Vermont’s progress increasing the percentage of children tested each year has been mixed. After holding steady at approximately 80% for many years, the percentage of 1-year olds tested each year declined steadily from 82% in 2014 to 74% in 2020. While the percentage of 2-year olds tested increased by almost 30% from 2006 to 2014, there was a sharp decline in 2020. The percentage of 2-year olds tested decreased from 72% in 2019 to 64% in 2020. This decline is likely the result of the shutdown that started in March 2020 due to COVID-19.
Steady progress has been made in reducing the number of children with blood lead levels at or above 5 micrograms per deciliter (μg/dL). From 2006 through 2020, the percentage of 1- and 2-year olds with blood lead levels greater than or equal to 5 μg/dL declined (1-year olds from 19.4% to 5.1%, and 2-year olds from 22.5% to 3.2%). There were 336 children ages 1 and 2 who had a blood lead level greater than or equal to 5 µg/dL. In total, 400 children under the age of 6 had a blood lead level greater than or equal to 5 µg/dL in 2020.
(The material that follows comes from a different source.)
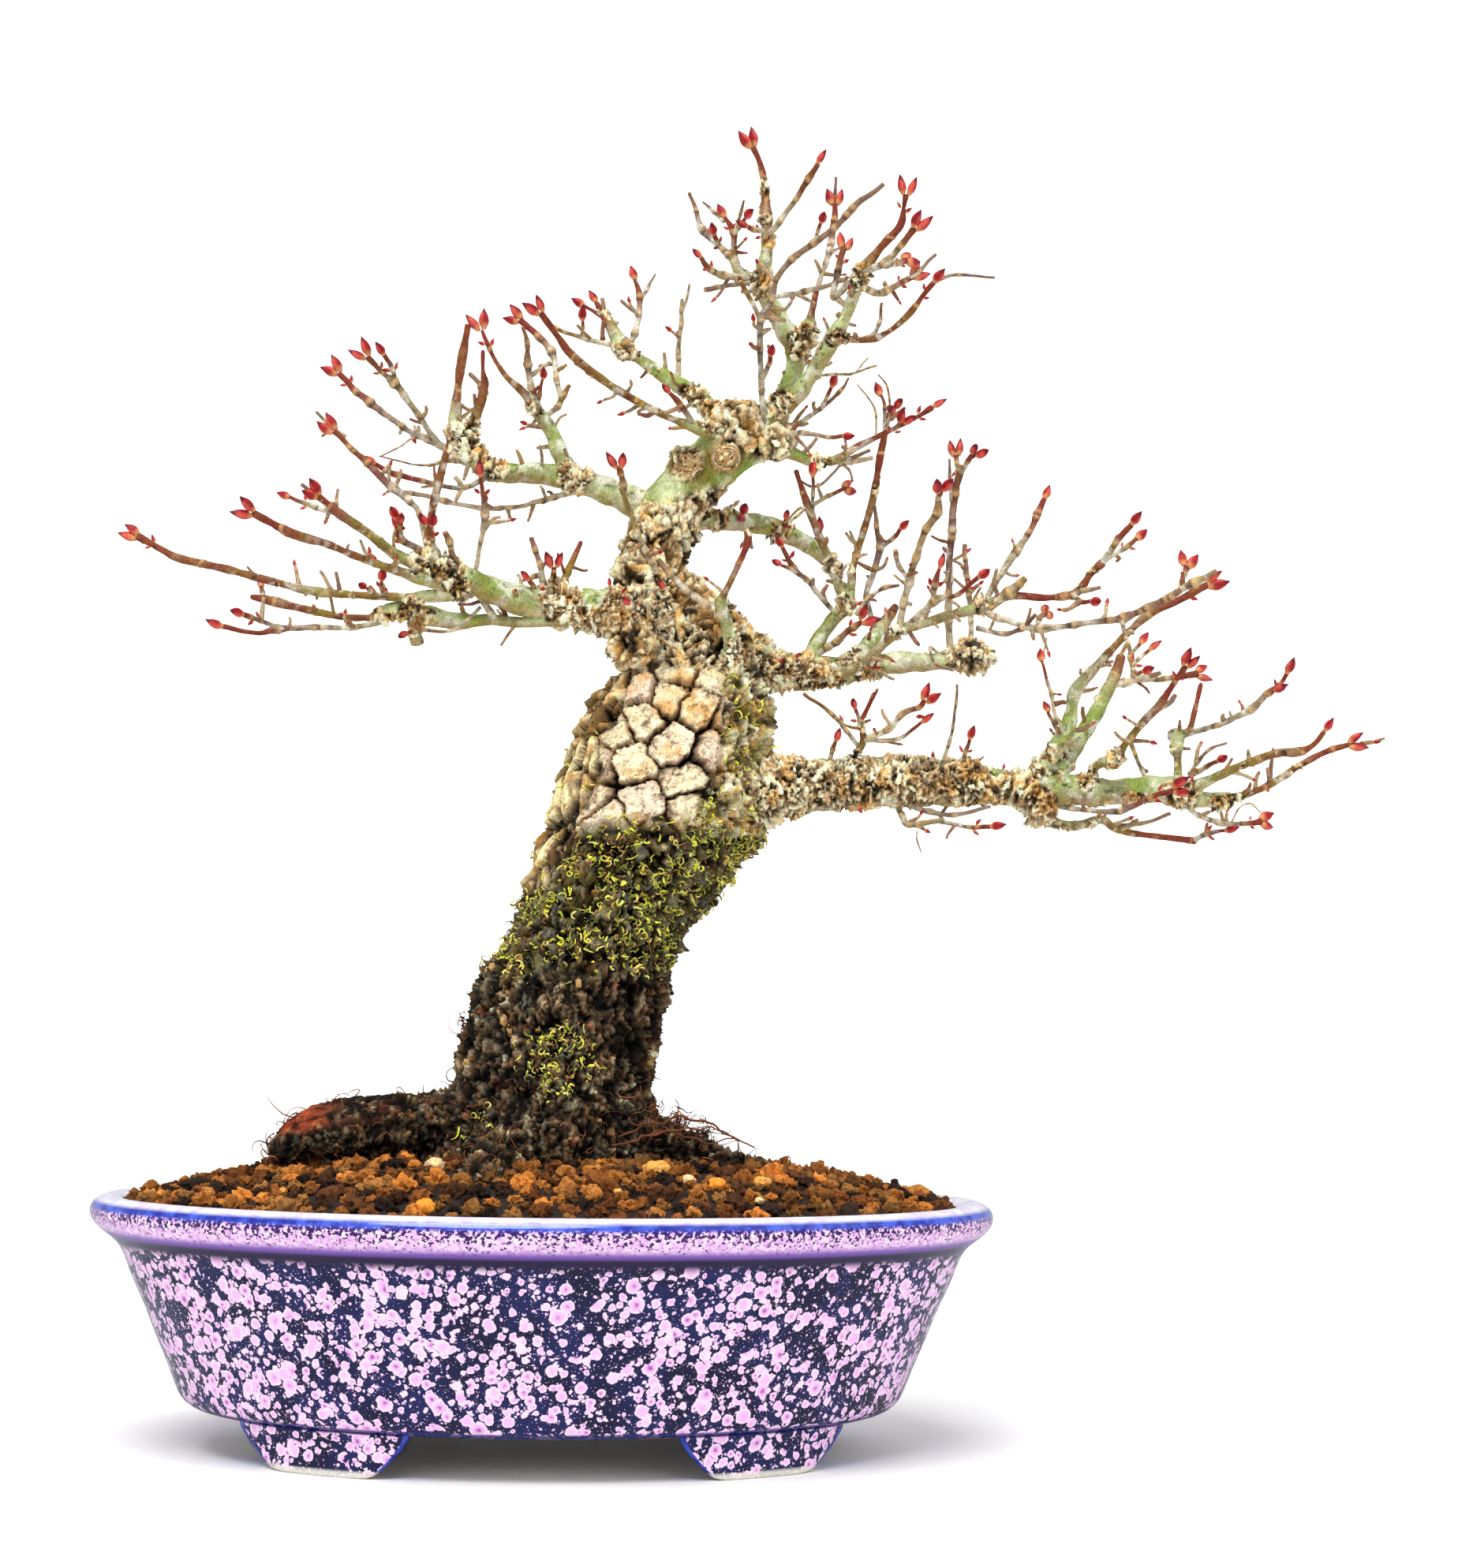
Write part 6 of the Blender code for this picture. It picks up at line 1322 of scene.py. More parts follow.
MOSS_TONES = (tone(226, 220, 40), tone(248, 226, 88), tone(170, 174, 24), tone(104, 100, 18),
              tone(242, 196, 92), tone(54, 50, 22), tone(150, 92, 42))
MOSS_ODDS = (0.22, 0.18, 0.18, 0.12, 0.1, 0.12, 0.08)


def build_moss(co, normals, moss):
    """Curled moss threads over the mossy bark."""
    heap = Heap()
    odds = moss**1.3
    odds = odds / odds.sum()
    for n in RNG.choice(len(co), MOSS_THREADS, p=odds):
        aim = normals[n] * RNG.uniform(0.0, 0.45) + RNG.normal(size=3) * 0.75
        shade = MOSS_TONES[RNG.choice(len(MOSS_TONES), p=MOSS_ODDS)] * RNG.uniform(0.5, 1.7)
        shade = np.minimum(shade, 0.92)
        length, radius = RNG.uniform(1.2, 3.2), RNG.uniform(0.16, 0.36)
        strand(heap, co[n] - normals[n] * 0.15, aim, length, radius, 0.8, shade, RNG)
    piece(heap.mesh("moss_threads"), MOSS_LOOK)


HAIR_TONES = (tone(60, 34, 24), tone(34, 24, 20), tone(128, 68, 42), tone(98, 74, 54),
              tone(168, 98, 62))
THREAD_TONE = tone(112, 66, 42)

# Tufts that stand clear of the trunk, and loose ends over the right-hand roots: x, z, count, reach.
TUFTS = ((-17.5, 79, 22, 3.6), (21, 62, 40, 7.0), (26, 60, 70, 7.0), (31, 58, 40, 6.0),
         (-2, 101, 3, 4))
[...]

Vermont updated the Blood Lead Testing, Reporting, and Response Rule in September 2020, lowering the State’s definition of an elevated blood lead result from 5 μg/dL to any detected level. Research highlights that there is no safe level of lead and levels at and below 5 µg/dL still impair development. Therefore, any level of lead in the blood is considered elevated.